Antes de regresar al hotel noto una gran presencia de hombres armados. Los rumores dicen que hoy habrá un nuevo ataque israelí dentro de esta ofensiva que ya anuncian que durará semanas. Y que, según afirman aquí, estaba planeada desde mucho antes del secuestro del soldado Gilad Shalit, para terminar con el gobierno de Hamás y para detener el lanzamiento de los misiles caseros Qassam (que en cinco años han matado a seis israelíes). Un gobierno que todo el mundo me recuerda en Palestina, fue elegido democráticamente y ahora, en su mayor parte, está en prisión.

Los milicianos se multiplican. Amira Hass habla con admiración de muchos de ellos, pues dice que saben que van a morir, que es una batalla desigual, que tienen armas antiguas y carecen de entrenamiento, en contraposición al poderío de las tropas israelíes. Pero también dice que muchos de sus intentos son patéticos, desesperados.

Regreso al hotel. La ciudad de Gaza permanece en la penumbra. Cuando se enciende el generador aprovecho para seleccionar y editar las fotografías. En los momentos en que se va la electricidad, leo junto a una vela el libro de Amira Hass. Desde la ventana observo a una familia que cena en la terraza de su vivienda a la luz de una lámpara de gas.

Ya es de madrugada cuando escucho una gran explosión. Y luego, el sonido de ambulancias. Por la ventana veo fuego en un sector de la ciudad y bengalas que zurcan el cielo. Escucho disparos, nuevas explosiones aunque de menor intensidad.
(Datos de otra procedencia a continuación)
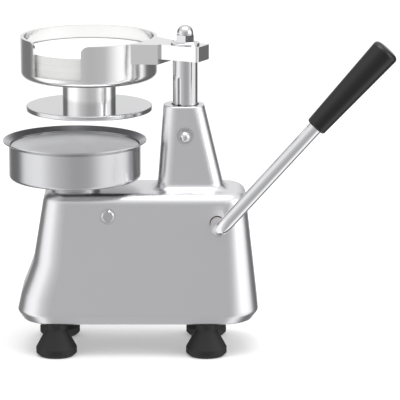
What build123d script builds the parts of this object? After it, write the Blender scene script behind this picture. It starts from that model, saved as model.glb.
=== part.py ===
from build123d import *
from math import atan, cos, pi, radians, sin, sqrt, tan
import os

# Hand burger press for 130 mm patties, in millimetres.
# X runs along the casting with the bowl at -X, the front with the lever at -Y, and Z is up.
# It is drawn with the main post's axis at X = Y = 0, then moved so that the origin is on the
# floor under the middle of its bounding box.

# Stance and casting
BASE_Z = 33.0            # underside of the casting above the floor
BELLY_Z = 43.0           # widest level of the flared skirt
FLARE_Z = 61.0           # lower part of the left end's flare
BEND_Z = 76.0            # upper part of the flare
WAIST_Z = 93.0           # level where the flare runs into the upright wall
TOP_Z = 164.0            # flat top of the body
WALL = 4.0               # wall of the main casting
LEFT_BASE, RIGHT_BASE, DEPTH_BASE = -163.0, 67.0, 50.5
LEFT_BELLY, RIGHT_BELLY, DEPTH_BELLY = -169.0, 73.5, 54.5
LEFT_TOP, RIGHT_TOP, DEPTH_TOP = -141.0, 60.0, 41.5
LEFT_FLARE, LEFT_BEND, LEFT_WAIST = -165.0, -159.0, -152.8
CORNER_BASE = 33.0       # plan corner radius of the skirt
CORNER_TOP = 22.0        # plan corner radius at the flat top
SHOULDER_R = 11.0        # rounding between walls and flat top
SKIRT_R = 5.0            # rounding at the skirt's widest level

# Neck that carries the post
NECK_TOP_Z = 249.0
NECK_LEFT_TOP, NECK_RIGHT_TOP, NECK_DEPTH_TOP = -21.7, 18.9, 18.0
NECK_LEFT_BASE, NECK_RIGHT_BASE, NECK_DEPTH_BASE = -28.0, 39.0, 22.5
NECK_CORNER = 14.0
NECK_ROOT_R = 9.0        # fillet between neck and body
NECK_LIP = 2.5           # thickness of the lip over the sleeve
LIP_GAP = 1.5            # open ring between the lip and the post
NECK_VOID_Z = 193.0      # top of the hollow part of the neck

# Post, arm and head
POST_R = 12.5
POST_BOTTOM_Z = 104.0
SWING = 28.0             # turn of the head between stored and pressing place
ARM_REACH = 111.0        # post axis to bowl axis
ARM_BOTTOM_Z = 294.5
ARM_THICK = 15.0         # its top is level with the tray's rim
ARM_WIDTH = 26.0
ARM_TAIL = 21.0          # arm end past the post axis
POST_SPIGOT_R = 9.0      # post where it passes through the arm
POST_STUD_R = 5.0        # threaded top of the post
POST_WASHER_R = 14.5
POST_WASHER = 2.0
SLOT_WIDTH = 4.0
SLOT_DEPTH = 2.4
SLOT_TOP_Z = 277.5
SLOT_BOTTOM_Z = 196.5
WEB_DROP = 5.0           # underside of the web below the arm's underside
WEB_END = 22.0           # web end, measured from the post axis
WEB_WIDE = 33.0          # half width of the web at the tray
WEB_NARROW = 17.0        # half width of the web at its end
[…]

A primera hora del día, cuando logro conectarme finalmente a Internet, descubro que el misil cayó sobre un edificio mantando a un hombre, su mujer y a siete de sus hijos. El hombre era Nabil abu Silmiya, un profesor y miembro de Hamás, que recientemente recibió un doctorado en Matemáticas de una universidad egipcia. Las edades de sus hijos muertos están comprendidas entre los 16 y los cuatro años. Sólo dos de los niños han sobrevivido al ataque.

http://blogs.20minutos.es/enguerra/post/2006/07/12/bienvenido-gaza-bienvenido-al-infierno

También leo con preocupación que los tanques israelíes se han adentrado más en Gaza, apretando el nudo, el cerco, aumentando la presión sobre los palestinos.